When Pochettino’s team secured an eye-catching 2-0 home win over Manchester City in October, their levels dropped thereafter and they failed to win in seven matches in all competitions. Pochettino said that lessons had to be learned from that. His team are once again in form, having won their past six games.

Alli has learned from the flashpoint with Yacob, although Pochettino remains keen for the tyro to keep his feisty streak. When such subject matter is on the agenda, it is possible to detect the glint in Pochettino’s eye; he made his name as an uncompromising defender, at a time when off‑the‑ball incidents were less likely to be scrutinised by the TV cameras. Not for the first time, Pochettino referenced Alli’s intelligence.
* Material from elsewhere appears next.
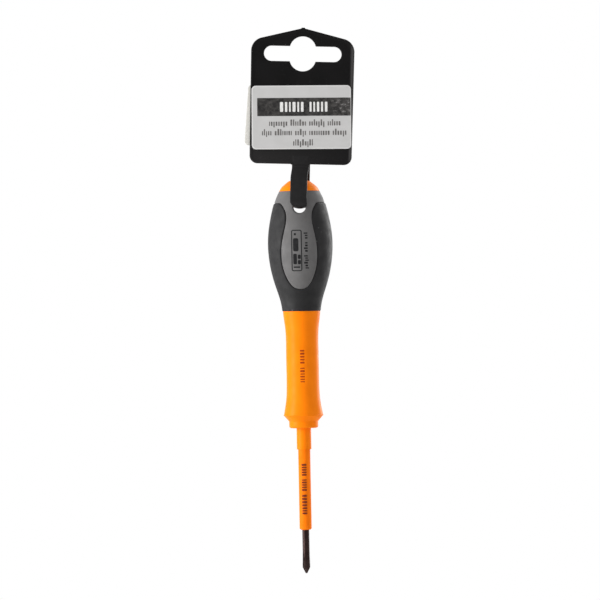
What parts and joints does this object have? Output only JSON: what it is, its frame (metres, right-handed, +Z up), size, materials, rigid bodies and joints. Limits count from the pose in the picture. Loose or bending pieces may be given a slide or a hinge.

“Dele feels what happened last season [against Yacob] and he is more mature now, he has learnt a lot,” Pochettino said. “And that speaks very well about how clever he is. You try to advise and translate your experience, and make the players better but that is not only with Dele. I think Dele keeps that principle [of feistiness] and I like a player who is that way – not to be too naughty, but a little bit.”

While Alli thrives in front of goal, Pochettino admitted that Vincent Janssen was in need of a lift. The striker, who arrived from AZ Alkmaar for £17m last summer, has scored only three times for the club – all of them penalties. It has been a tough transition from the Eredivisie for the 22-year-old and when he got his chance in the starting XI after an injury to Kane in mid-September, there was the suspicion that it might have come too soon for him.

“Maybe it was too early,” Pochettino said. “But it’s part of the process. He’s still very young; he’s a kid. He’s in a moment now where he needs love and for us to help him. The way we can help him is to try to push him and maybe give him extra work to try to help him be fitter, to be sharp and to recover his good feelings.

“I think we expected maybe for him not to play too much and when Harry got injured, he was our main striker and he played a lot. He has come from a different country, a different league and he needs to adapt his qualities.

“We know that now he’s not in a good period. It’s true that after Aston Villa [in the FA Cup last Sunday] he felt that he was not at his best and when you receive that feeling, some criticism, it’s always bad for a youngster. But that’s football. He needs to use that to be more motivated to work and show that it was right that we signed him.”